The Harvey Weinstein sexual harassment charges have prompted a cavalcade of similar claims against other famous Hollywood moguls, directors, actors and media types, as well as highly placed politicians. The damage settlements reached in many of these entertainment industry cases (made prior to the public “outing”) are astronomical – and should give us pause as to the amounts. For example, Bill O’Reilly paid $32 million to a news analyst whom he alleged sexually harassed – a hefty sum regardless of how despicable the actions may have been in that case. Why so high? Power and position, of course.

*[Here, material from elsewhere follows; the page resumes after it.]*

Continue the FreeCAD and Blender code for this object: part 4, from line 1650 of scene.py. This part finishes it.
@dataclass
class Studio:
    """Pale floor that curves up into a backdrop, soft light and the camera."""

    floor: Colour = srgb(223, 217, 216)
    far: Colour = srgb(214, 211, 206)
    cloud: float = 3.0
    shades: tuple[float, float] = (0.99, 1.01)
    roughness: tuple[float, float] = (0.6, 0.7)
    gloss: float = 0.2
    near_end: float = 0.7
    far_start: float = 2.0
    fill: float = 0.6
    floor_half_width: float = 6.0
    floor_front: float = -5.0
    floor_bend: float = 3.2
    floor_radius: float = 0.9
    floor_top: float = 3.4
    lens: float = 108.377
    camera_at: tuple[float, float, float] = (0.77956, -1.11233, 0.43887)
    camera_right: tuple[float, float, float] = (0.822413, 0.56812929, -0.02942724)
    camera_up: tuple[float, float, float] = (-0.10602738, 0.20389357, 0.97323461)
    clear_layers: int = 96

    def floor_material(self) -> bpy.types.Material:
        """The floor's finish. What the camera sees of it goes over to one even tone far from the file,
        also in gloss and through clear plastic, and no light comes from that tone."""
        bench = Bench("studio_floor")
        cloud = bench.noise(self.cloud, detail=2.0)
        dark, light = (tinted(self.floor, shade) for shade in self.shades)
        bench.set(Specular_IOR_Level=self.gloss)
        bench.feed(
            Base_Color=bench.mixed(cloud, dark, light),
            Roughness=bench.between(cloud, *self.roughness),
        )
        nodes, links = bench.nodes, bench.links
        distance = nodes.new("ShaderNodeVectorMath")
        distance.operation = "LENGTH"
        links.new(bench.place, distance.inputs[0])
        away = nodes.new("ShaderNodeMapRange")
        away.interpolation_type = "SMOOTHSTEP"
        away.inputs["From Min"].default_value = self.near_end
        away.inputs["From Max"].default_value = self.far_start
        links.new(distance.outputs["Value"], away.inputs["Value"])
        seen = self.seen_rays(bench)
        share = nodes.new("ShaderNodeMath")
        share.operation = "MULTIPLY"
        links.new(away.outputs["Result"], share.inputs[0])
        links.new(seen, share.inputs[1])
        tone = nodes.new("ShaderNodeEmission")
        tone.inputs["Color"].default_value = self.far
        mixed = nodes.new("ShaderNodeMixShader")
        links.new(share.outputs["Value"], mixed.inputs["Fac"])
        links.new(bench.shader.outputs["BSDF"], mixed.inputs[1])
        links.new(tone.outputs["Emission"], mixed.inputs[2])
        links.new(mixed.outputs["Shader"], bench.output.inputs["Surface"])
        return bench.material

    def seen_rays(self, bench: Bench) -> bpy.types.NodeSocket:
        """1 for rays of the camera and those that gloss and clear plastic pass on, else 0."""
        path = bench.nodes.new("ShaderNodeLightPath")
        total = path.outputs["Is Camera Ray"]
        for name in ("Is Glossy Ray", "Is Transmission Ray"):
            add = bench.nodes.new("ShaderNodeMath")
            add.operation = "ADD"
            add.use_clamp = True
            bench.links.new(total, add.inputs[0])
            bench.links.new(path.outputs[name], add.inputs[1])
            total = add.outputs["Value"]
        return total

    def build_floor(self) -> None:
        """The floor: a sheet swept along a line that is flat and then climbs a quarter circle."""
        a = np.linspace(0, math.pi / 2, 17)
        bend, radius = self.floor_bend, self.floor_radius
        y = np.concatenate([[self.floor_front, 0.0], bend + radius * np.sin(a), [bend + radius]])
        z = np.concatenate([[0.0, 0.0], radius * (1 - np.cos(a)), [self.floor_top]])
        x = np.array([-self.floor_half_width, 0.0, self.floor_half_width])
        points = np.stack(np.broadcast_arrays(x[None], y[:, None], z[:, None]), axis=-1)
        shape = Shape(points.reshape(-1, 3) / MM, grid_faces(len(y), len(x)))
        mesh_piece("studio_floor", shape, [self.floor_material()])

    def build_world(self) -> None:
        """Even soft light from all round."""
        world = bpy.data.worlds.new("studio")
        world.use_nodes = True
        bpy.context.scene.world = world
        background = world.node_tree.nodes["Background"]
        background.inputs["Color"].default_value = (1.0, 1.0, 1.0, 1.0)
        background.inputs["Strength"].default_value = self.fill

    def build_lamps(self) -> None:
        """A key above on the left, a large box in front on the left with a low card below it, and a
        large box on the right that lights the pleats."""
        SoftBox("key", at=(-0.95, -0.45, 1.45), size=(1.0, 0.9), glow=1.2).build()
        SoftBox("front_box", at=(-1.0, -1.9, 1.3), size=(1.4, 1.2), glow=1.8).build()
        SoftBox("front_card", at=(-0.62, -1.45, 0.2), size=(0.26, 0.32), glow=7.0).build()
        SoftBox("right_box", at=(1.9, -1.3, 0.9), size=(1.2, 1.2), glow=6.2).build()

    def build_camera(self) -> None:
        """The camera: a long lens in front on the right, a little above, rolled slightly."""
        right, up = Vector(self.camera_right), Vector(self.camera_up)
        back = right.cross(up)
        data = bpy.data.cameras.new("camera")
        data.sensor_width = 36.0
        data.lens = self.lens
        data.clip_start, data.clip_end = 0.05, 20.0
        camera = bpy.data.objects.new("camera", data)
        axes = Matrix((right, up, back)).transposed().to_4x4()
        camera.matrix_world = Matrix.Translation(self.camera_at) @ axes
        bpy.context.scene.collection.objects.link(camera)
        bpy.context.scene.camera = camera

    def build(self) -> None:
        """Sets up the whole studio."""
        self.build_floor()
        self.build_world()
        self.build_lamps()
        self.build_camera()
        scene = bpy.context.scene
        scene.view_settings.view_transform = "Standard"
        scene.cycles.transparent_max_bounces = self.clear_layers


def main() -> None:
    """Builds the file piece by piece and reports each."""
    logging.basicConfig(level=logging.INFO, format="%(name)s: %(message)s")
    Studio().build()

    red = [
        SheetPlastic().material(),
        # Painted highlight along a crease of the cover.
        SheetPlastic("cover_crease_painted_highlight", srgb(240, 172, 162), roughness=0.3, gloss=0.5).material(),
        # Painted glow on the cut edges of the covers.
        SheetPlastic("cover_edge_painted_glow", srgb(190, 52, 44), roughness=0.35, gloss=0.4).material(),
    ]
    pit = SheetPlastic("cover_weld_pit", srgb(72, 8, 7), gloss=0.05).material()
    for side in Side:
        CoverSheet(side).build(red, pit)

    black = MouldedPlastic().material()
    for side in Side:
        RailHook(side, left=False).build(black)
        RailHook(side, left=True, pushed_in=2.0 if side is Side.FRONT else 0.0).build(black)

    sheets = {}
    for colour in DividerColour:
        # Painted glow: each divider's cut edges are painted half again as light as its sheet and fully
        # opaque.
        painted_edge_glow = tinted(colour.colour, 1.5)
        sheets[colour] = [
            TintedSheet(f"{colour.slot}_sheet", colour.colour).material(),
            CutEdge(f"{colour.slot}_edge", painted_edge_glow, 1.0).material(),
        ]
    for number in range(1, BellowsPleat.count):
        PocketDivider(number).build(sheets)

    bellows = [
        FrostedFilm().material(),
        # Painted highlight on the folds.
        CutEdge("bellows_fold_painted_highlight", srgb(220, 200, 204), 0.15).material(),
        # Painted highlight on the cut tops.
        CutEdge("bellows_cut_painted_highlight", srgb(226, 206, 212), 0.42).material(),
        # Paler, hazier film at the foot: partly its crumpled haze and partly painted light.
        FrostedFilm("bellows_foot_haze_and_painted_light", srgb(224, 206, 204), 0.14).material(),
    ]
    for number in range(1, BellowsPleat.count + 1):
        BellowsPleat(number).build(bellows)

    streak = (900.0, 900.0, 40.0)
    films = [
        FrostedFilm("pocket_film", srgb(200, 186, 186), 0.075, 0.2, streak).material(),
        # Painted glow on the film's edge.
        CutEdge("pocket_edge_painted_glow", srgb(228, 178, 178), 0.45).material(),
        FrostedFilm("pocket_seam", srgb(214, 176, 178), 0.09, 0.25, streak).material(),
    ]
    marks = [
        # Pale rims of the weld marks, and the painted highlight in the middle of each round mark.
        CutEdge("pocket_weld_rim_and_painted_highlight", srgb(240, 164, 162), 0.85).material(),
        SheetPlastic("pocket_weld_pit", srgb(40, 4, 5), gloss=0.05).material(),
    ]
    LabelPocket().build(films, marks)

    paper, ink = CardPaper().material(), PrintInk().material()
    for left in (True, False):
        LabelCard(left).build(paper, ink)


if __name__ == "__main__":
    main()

In my legal practice, I’ve represented several women who have experienced sexual harassment in the workplace; yet, the damages to these victims were miniscule relative to the high-profile settlements that have recently been shared in the media. The inequity has me wondering – should victims of sexual harassment receive less simply because their harasser is less visible, less “important” or low profile? A woman who is harassed every day on the job by a co-worker at a DIY retail chain, for example, may receive a settlement of $50,000 for damages. Her hourly pay rate in combination with her unskilled job – along with that of her harassing co-worker – are factored into the dollar value of the case. Separately, or together, neither of these employees possess much power in their individual roles; and unless the harassing behavior is store or corporation-wide, individual incidents of harassment don’t bring down a brand.

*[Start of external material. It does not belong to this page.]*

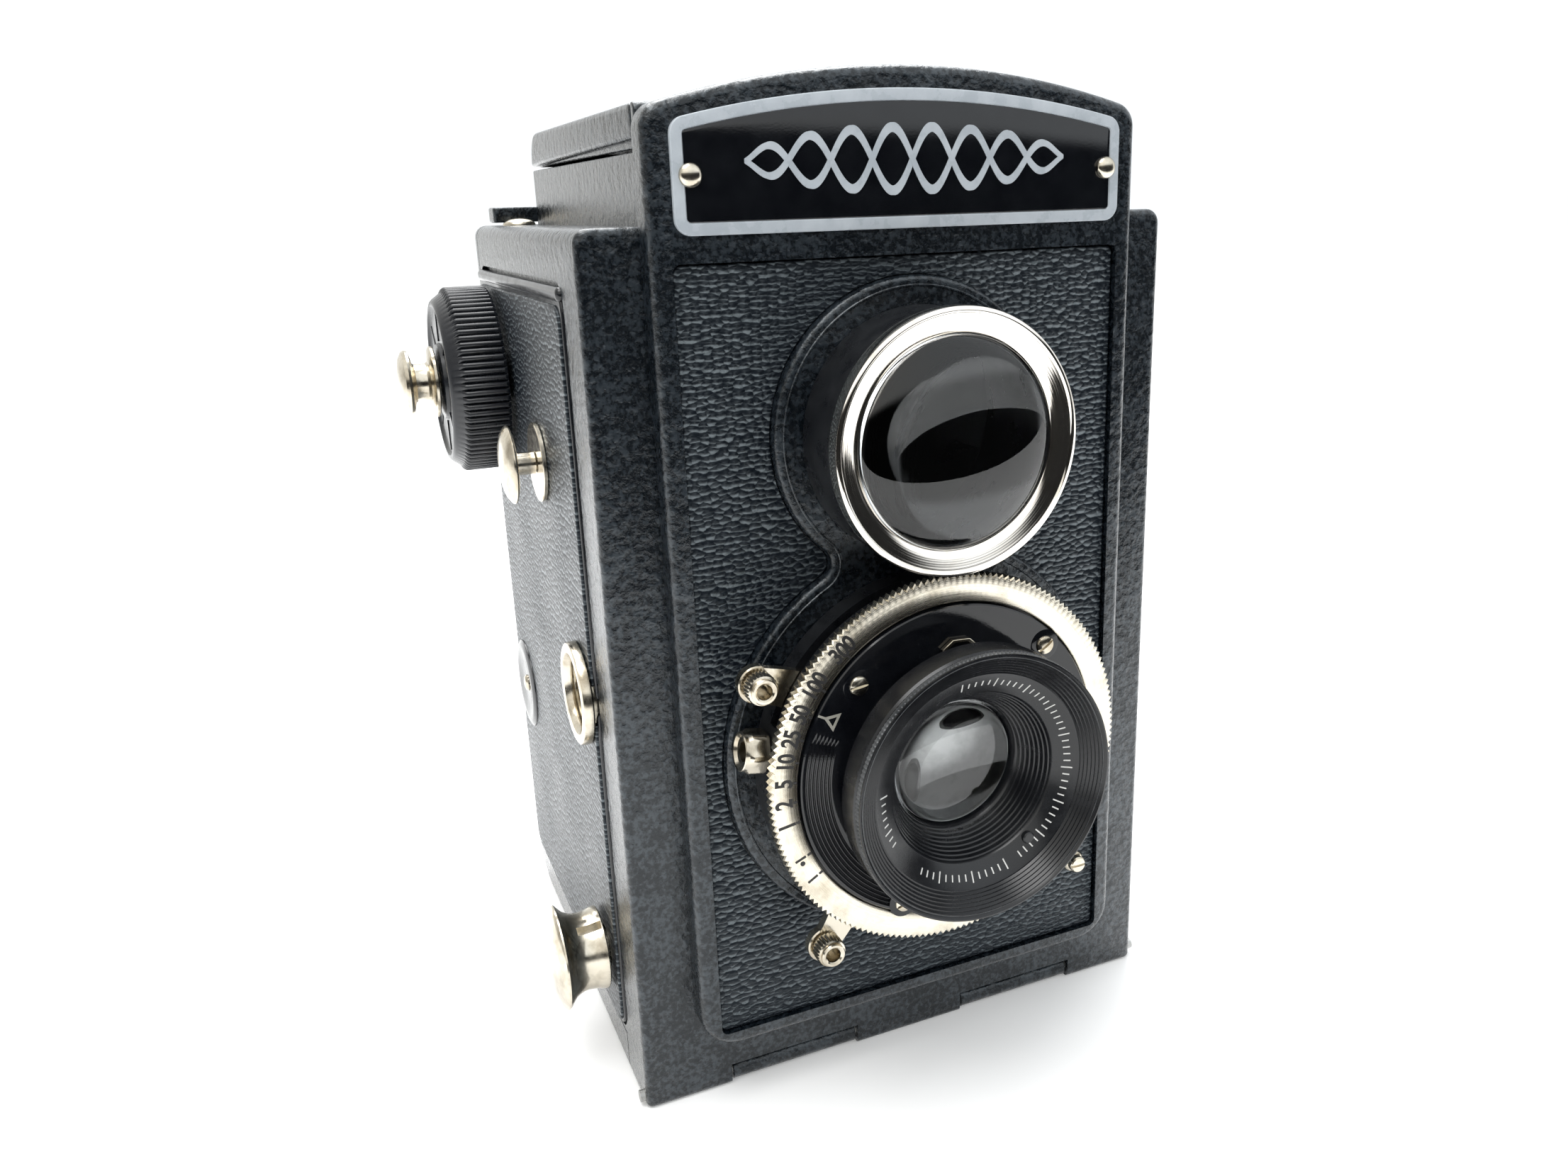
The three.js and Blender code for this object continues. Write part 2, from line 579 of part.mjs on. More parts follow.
piece("back_door", backDoor(), enamel);
piece("back_leather", backLeather(), hide);
piece("pressure_plate", block(across(pressure.half), [pressure.front, pressure.rear],
  [pressure.low, pressure.high]), matte);
piece("film_window", turnedY(rod(4.9, box.depth - 1.2, box.depth - 0.3), 0, rearWindow.z, small), ruby);
piece("window_cover", windowCover(), enamel);
piece("door_hinge_pin", turnedX(rod(hinge.pin, -37.6, 37.9), hinge.y, hinge.z, small), steel);

// The latch is a bar that slides on the shell's rail, with two tongues over the door's upper edge.
function latchBar() {
  const [low, high] = [box.top + 0.4, box.top + 2.55];
  const bar = block([-35, 32], [61.4, 66], [low, high]);
  const tongues = [[-24, -14], [14, 24]].map((span) => block(span, [65.9, 68.6], [low, low + 1]));
  const groove = block([-31.5, 30], [rail.front - 0.3, rail.rear + 0.3], [low - 1, rail.top + 0.3]);
  return cut(joined(bar, ...tongues), groove);
}

piece("latch_bar", latchBar(), enamel);

// Shutter

// A ring sector in the front view, round the taking axis.
function sector(inner, outer, from, to) {
  const shape = new THREE.Shape();
  shape.absarc(0, 0, outer, degrees(from), degrees(to), false);
  shape.absarc(0, 0, inner, degrees(to), degrees(from), true);
  return shape;
}

const atTaking = (solid) => solid.translate([0, 0, taking.z]);

function shutterHousing() {
  const { radius, back, shoulder, neck, face } = shutter;
  const [front, roof, floor] = [face + 0.8, -9.1, -5.6];
  const can = turnedY([[9.6, back], [radius, back], [radius, shoulder], [neck, shoulder], [neck, front],
    [neck - 1.4, front], [neck - 1.4, roof], [20.6, roof], [20.6, floor], [9.6, floor]], 0, taking.z, fine);
  const posts = [];
  for (let i = 0; i < blade.count; i += 1) {
    const [x, z] = polar(blade.pivot, (360 * i) / blade.count);
    posts.push(turnedY(rod(0.5, -5.5, -7.1), x, taking.z + z, 12));
  }
  const slots = [[108, 161], [220, 253]].map(([from, to]) =>
    atTaking(forward(sector(19.8, radius + 1, from, to), -7.4, -9.1)));
  return cut(joined(can, ...posts), ...slots);
}

// The face carries the short barrel that the focusing cell turns in.
function shutterFace() {
  const [back, front] = [shutter.face + 0.8, shutter.face];
  return turnedY([[10.8, -8], [11.8, -8], [11.8, back], [19.5, back], [19.5, front], [11.8, front],
    [11.8, -13.6], [10.8, -13.6]], 0, taking.z, fine);
}

// A slotted screw head on the shutter's face, given by its radius and angle from the taking axis.
function faceScrew([radius, angle]) {
  const [x, up] = polar(radius, angle);
  const { face } = shutter;
  const z = taking.z + up;
  const profile = [[0, face], [1.15, face], [1.15, face - 0.25], [0.9, face - 0.45], [0, face - 0.5]];
  const slot = block([x - 2, x + 2], [face - 1, face - 0.25], [z - 0.15, z + 0.15]);
  return cut(turnedY(profile, x, z, small), slot);
}

function speedRing() {
  const shape = toothedOutline(speed.root, speed.outer, speed.teeth);
  const hole = new THREE.Path();
  hole.absarc(0, 0, speed.inner, 0, 2 * Math.PI, true);
  shape.holes.push(hole);
  return atTaking(forward(shape, speed.back, speed.front, 18));
}

// A lever knob on a plate, hollow at its front end, given by its radius and angle from the taking axis.
function leverKnob([radius, angle]) {
  const { back, front, knobFront, knob } = levers;
  const [x, z] = polar(radius, angle);
  return turnedY([[0, back], [knob + 0.2, back], [knob + 0.2, front], [knob, front], [knob, knobFront + 0.3],
    [1.6, knobFront], [0.9, knobFront], [0.9, knobFront + 2], [0, knobFront + 2]], x, taking.z + z, small);
}

// A flat arm between two places in the front view, with its width at each end.
function leverArm(from, to, wide, narrow, back = levers.back, front = levers.front) {
  const along = new THREE.Vector2(to[0] - from[0], to[1] - from[1]).normalize();
  const side = ([x, z], half) =>
    [[x - along.y * half, z + along.x * half], [x + along.y * half, z - along.x * half]];
  const [a, b] = side(from, wide / 2);
  const [c, d] = side(to, narrow / 2);
  return atTaking(forward(outline([a, b, d, c]), back, front));
}

const cocking = [26.0, 150.7];
const release = [27.4, 235.3];
const releasePivot = [17.5, 222];

function cockingLever() {
  const ring = turnedY(tube(12.2, 15, levers.back, levers.front), 0, taking.z, fine);
  return joined(ring, leverArm(polar(13.8, cocking[1]), polar(...cocking), 5, 3.2), leverKnob(cocking));
}

function releaseLever() {
  const [x, z] = polar(...releasePivot);
  const eye = turnedY(rod(1.3, levers.back, levers.front), x, taking.z + z, small);
  return joined(eye, leverArm([x, z], polar(...release), 2.6, 3.6), leverKnob(release));
}

// The aperture ring turns round the barrel in front of the face and carries a pointer.
function apertureRing() {
  const [back, front] = [shutter.face - 0.15, shutter.face - 0.65];
  const pointer = leverArm(polar(12.8, 87), polar(15.6, 87), 4.4, 2, back, front);
  return joined(turnedY(tube(12.1, 13.4, back, front), 0, taking.z, fine), pointer);
}

// One leaf of the shutter: a sector over the opening, joined to a lobe round its post.
function shutterBlade(i) {
  const { pivot, back, thick, pitch, count, reach } = blade;
  const [y0, y1] = [back - i * pitch, back - i * pitch - thick];
  const leaf = new THREE.Shape();
  leaf.moveTo(-0.45, -0.45);
  leaf.lineTo(...polar(reach, -8));
  leaf.absarc(0, 0, reach, degrees(-8), degrees(98), false);
  const web = outline([polar(reach - 0.2, -8), [pivot, -1.6], [pivot, 1.6], polar(reach - 0.2, 35)]);
  const lobe = new THREE.Shape();
  lobe.absarc(pivot, 0, 1.6, 0, 2 * Math.PI, false);
  const flat = cut(joined(forward(leaf, y0, y1), forward(web, y0, y1), forward(lobe, y0, y1)),
    turnedY(rod(0.8, y0 + 1, y1 - 1), pivot, 0, 12));
  return atTaking(flat.rotate([0, -(360 * i) / count, 0]));
}

function cableSocket() {
  const socket = turnedX([[1.3, 22.1], [2.5, 22.1], [2.5, 24.6], [2.1, 25], [1.6, 25]], 0, 0, 6);
  return socket.rotate([0, -170, 0]).translate([0, -7.1, taking.z]);
}

function plateStud() {
  const [x, z, base] = [24.2, 21.1, leather.surface - 0.05];
  const head = turnedY([[0, base], [1.5, base], [1.5, base - 0.4], [1.15, base - 0.6], [1.15, base - 1.4],
    [0.9, base - 1.6], [0, base - 1.6]], x, z, small);
  return cut(head, block([x - 2, x + 2], [base - 2, base - 1.2], [z - 0.18, z + 0.18]));
}

piece("shutter_housing", shutterHousing(), matte);
piece("shutter_face", shutterFace(), gloss);
[[17.04, 135], [17.76, 45.4], [18.2, 247.9]].forEach((place, i) => {
  piece(`face_screw_${i + 1}`, faceScrew(place), nickel);
});
piece("speed_ring", speedRing(), nickel);
piece("cocking_lever", cockingLever(), nickel);
piece("release_lever", releaseLever(), nickel);
piece("aperture_ring", apertureRing(), steel);
for (let i = 0; i < blade.count; i += 1) piece(`shutter_blade_${i + 1}`, shutterBlade(i), steel);
piece("cable_socket", cableSocket(), nickel);
piece("plate_stud", plateStud(), nickel);

// Taking lens: the focusing cell turns in the barrel, and the rear cell clamps the shutter to the box

const focusCell = turnedY([[7.8, -10.3], [10.5, -10.3], [10.5, -13.95], [13.4, -13.95], [16.2, -16.6],
  [16.2, -18.5], [15.8, -18.7], [15.8, -20.2], [16.25, -20.4], [16.25, -21.25], [15.9, -21.25], [13.2, -19.3],
  [10.6, -17.85], [7.8, -13]], 0, taking.z, fine);
const frontGlass = turnedY([[0, -10.2], [4, -10.4], [7.5, -11], [7.5, -12.4], [5.8, -13.1], [3, -13.65],
  [0, -13.8]], 0, taking.z);
const rearCell = turnedY([[7.6, -5.7], [9.3, -5.7], [9.3, 1.25], [13.4, 1.25], [13.4, 2.3], [9.3, 2.3],
  [9.3, 6], [7.6, 6]], 0, taking.z);
const rearGlass = turnedY([[0, 1.4], [4, 1.7], [7.4, 2.6], [7.4, 4.4], [4, 5.2], [0, 5.5]], 0, taking.z);

piece("focus_cell", focusCell, matte);
piece("front_glass", frontGlass, glass);
piece("rear_cell", rearCell, matte);
piece("rear_glass", rearGlass, glass);

const part = new THREE.Group();
camera.position.y = -box.depth / 2;
part.add(camera);
part.updateMatrixWorld(true);

export default part;
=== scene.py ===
"""Looks for the twin lens reflex camera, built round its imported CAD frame.

Lengths are millimetres until a mesh is made. Depths are counted from the front face of the box
towards the back, so lens parts in front of the box have negative depths.
"""
import math

import bmesh
import bpy
from mathutils import Matrix, Vector


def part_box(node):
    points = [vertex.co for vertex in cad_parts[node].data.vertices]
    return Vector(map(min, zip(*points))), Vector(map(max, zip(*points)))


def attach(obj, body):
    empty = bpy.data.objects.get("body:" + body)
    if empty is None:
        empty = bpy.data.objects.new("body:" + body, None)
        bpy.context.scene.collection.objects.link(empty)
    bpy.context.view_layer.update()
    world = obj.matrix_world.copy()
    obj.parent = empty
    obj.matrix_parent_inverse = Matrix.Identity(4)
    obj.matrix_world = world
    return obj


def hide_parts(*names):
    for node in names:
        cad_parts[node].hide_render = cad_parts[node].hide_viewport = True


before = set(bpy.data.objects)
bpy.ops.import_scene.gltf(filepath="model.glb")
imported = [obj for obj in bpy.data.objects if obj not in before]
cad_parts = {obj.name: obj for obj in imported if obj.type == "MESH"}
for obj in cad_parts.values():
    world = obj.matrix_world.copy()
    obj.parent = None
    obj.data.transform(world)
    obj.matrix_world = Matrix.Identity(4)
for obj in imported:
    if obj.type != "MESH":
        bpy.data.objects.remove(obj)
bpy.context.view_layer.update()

MM = 0.001
HALF_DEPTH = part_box("back_door")[1].y / MM


def centre_of(node):
    low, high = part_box(node)
    x, y, z = (low + high) / 2 / MM
    return x, y + HALF_DEPTH, z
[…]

So, what does that say of the Weinstein situation, or those at Fox or other high-profile entertainment or media companies? It says it’s not about what they’ve done, but who they are. To them, the price tag on power and image is limitless – and those with the authority to protect themselves or their company (there frequently seem to be corporate accomplices in these cases) will go to extreme lengths to do so. The goal with these men is not to compensate the women (or men) for the unacceptable and sometimes criminal behavior they had to endure, but to protect the brand at all costs.
These settlements are typically approached with a high degree of confidentiality, but that may be changing, at least for government employees. As an attorney who has worked defending victims of sexual harassment and other types of workplace abuse for more than 20 years, I believe a shift is coming. Most recently, “me too” legislation was proposed by Sen. Kirsten Gillibrand, D-N.Y. A victim of sexual harassment herself, Senator Gillibrand has proposed an overhaul of the process of filing harassment claims currently governed by the 1995 Congressional Accountability Act.
The most notable change, requiring public disclosure of the employing office when a claim is settled – and disclosure of the amount – may actually discourage settlements and force parties into expensive, protracted litigation. If members of state government are not able to enter into confidential settlements, they would have no incentive to settle these cases and would be forced to exonerate themselves of every allegation to maintain their reputations among constituents. I am not all together sure this is a bad thing. Perhaps, complete transparency is necessary. However, I can assure you that this would create a massive amount of litigation and drive the costs of these suits up considerably.
Meanwhile, requiring public disclosure in the private sector is less likely to occur, keeping large, confidential settlements to victims of sexual harassment by persons of power as the status quo.